A Republic — If You Can Keep It

Yesterday, I listened to a very interesting talk by Lawrence Lessig, titeled “We the People, and the Republic we must reclaim“, in which he describes how the US political system depends on a select few rather than the People, promotes dysfunction, and how difficult it is to change that — and why he is trying anyway.

I’m not going to paraphrase the whole talk here, you can listen to it or read the transcript yourself. I just want post two quotes and add my thoughts on them. These thoughts may seem to have little to do with each other, but I think they are connected if you look at them the right way.

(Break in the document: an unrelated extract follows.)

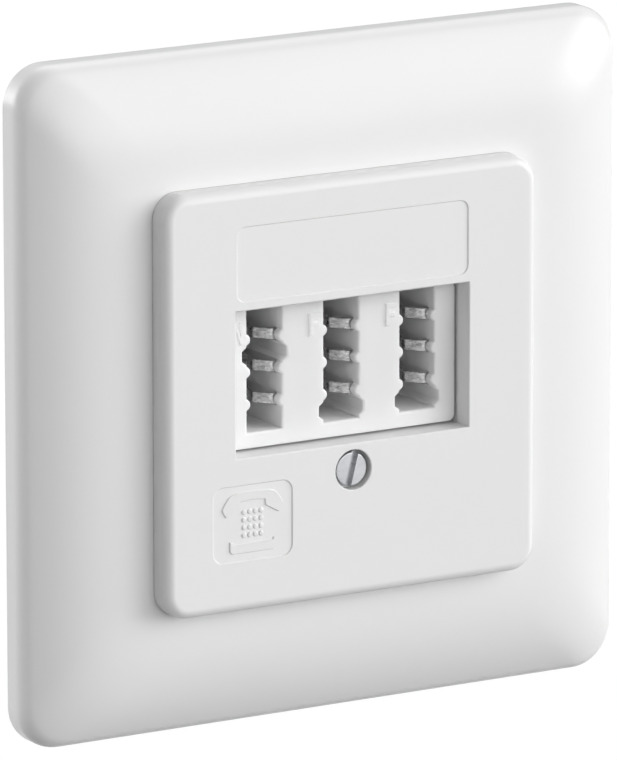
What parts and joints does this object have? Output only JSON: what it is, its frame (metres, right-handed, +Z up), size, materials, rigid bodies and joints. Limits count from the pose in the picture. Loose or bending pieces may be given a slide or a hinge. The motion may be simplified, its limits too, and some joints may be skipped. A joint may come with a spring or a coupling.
{
  "type": "telephone wall socket",
  "caption": "Flush telephone wall socket: square cover frame, centre plate with a window, and a block of coded plug-in jacks with spring contacts on a steel support ring.",
  "frame": {"origin": "centre of the cover frame on the wall plane, in the middle of the wall box", "axes": "+X to the right seen from the room, +Y into the wall, +Z up"},
  "size_m": [0.0804, 0.0253, 0.0804],
  "materials": {
    "cover_plastic": "satin gloss moulded white",
    "block_plastic": "moulded white",
    "tinned_spring": "tinned spring bronze",
    "brass": "turned and milled",
    "zinc_plated_steel": "zinc plated",
    "board_laminate": "paper laminate"
  },
  "bodies": {
    "root": {"cover_frame": "cover_plastic", "centre_plate": "cover_plastic", "centre_screw": "zinc_plated_steel", "screw_insert": "brass", "jack_block": "block_plastic", "contact_1_left_1": "tinned_spring", "contact_1_left_2": "tinned_spring", "contact_1_left_3": "tinned_spring", "contact_1_right_1": "tinned_spring", "contact_1_right_2": "tinned_spring", "contact_1_right_3": "tinned_spring", "contact_2_left_1": "tinned_spring", "contact_2_left_2": "tinned_spring", "contact_2_left_3": "tinned_spring", "contact_2_right_1": "tinned_spring", "contact_2_right_2": "tinned_spring", "contact_2_right_3": "tinned_spring", "contact_3_left_1": "tinned_spring", "contact_3_left_2": "tinned_spring", "contact_3_left_3": "tinned_spring", "contact_3_right_1": "tinned_spring", "contact_3_right_2": "tinned_spring", "contact_3_right_3": "tinned_spring", "terminal_clamp_1": "brass", "terminal_clamp_2": "brass", "terminal_clamp_3": "brass", "terminal_clamp_4": "brass", "terminal_clamp_5": "brass", "terminal_clamp_6": "brass", "terminal_clamp_7": "brass", "terminal_clamp_8": "brass", "terminal_clamp_9": "brass", "terminal_clamp_10": "brass", "terminal_screw_1": "zinc_plated_steel", "terminal_screw_2": "zinc_plated_steel", "terminal_screw_3": "zinc_plated_steel", "terminal_screw_4": "zinc_plated_steel", "terminal_screw_5": "zinc_plated_steel", "terminal_screw_6": "zinc_plated_steel", "terminal_screw_7": "zinc_plated_steel", "terminal_screw_8": "zinc_plated_steel", "terminal_screw_9": "zinc_plated_steel", "terminal_screw_10": "zinc_plated_steel", "support_ring": "zinc_plated_steel", "rivet_1": "zinc_plated_steel", "rivet_2": "zinc_plated_steel", "rivet_3": "zinc_plated_steel", "rivet_4": "zinc_plated_steel", "contact_board": "board_laminate", "rear_cover": "block_plastic", "cover_screw_1": "zinc_plated_steel", "cover_screw_2": "zinc_plated_steel"}
  },
  "joints": []
}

And so when the pundits and the politicians say that change is impossible, what this love of country says back is, “That’s just irrelevant.” We lose something dear, something everyone in this room loves and cherishes, if we lose this republic, and so we act with everything we can to prove these pundits wrong.

— Lawrence Lessig, We the People, and the Republic we must reclaim

This is precisely what Edward Snowden did: Doing whatever he could to restore that republic he loved.

When Ben Franklin was carried from the constitutional convention in September of 1787, he was stopped in the street by a woman who said, “Mr. Franklin, what have you wrought?” Franklin said, “A republic, madam, if you can keep it.” A republic. A representative democracy. A government dependent upon the people alone. We have lost that republic. All of us have to act to get it back.

— Lawrence Lessig, We the People, and the Republic we must reclaim

This is not a specifically American problem. Yes, Lessig’s speech is focused on the US system, but the fundamental problem affects many other seemingly democratic countries as well, and I think we should work together, internationally, and as citizens, to defend and restore democracy. And in the end, the question shouldn’t be “Do you love this country?”, it should be “Do you love freedom?”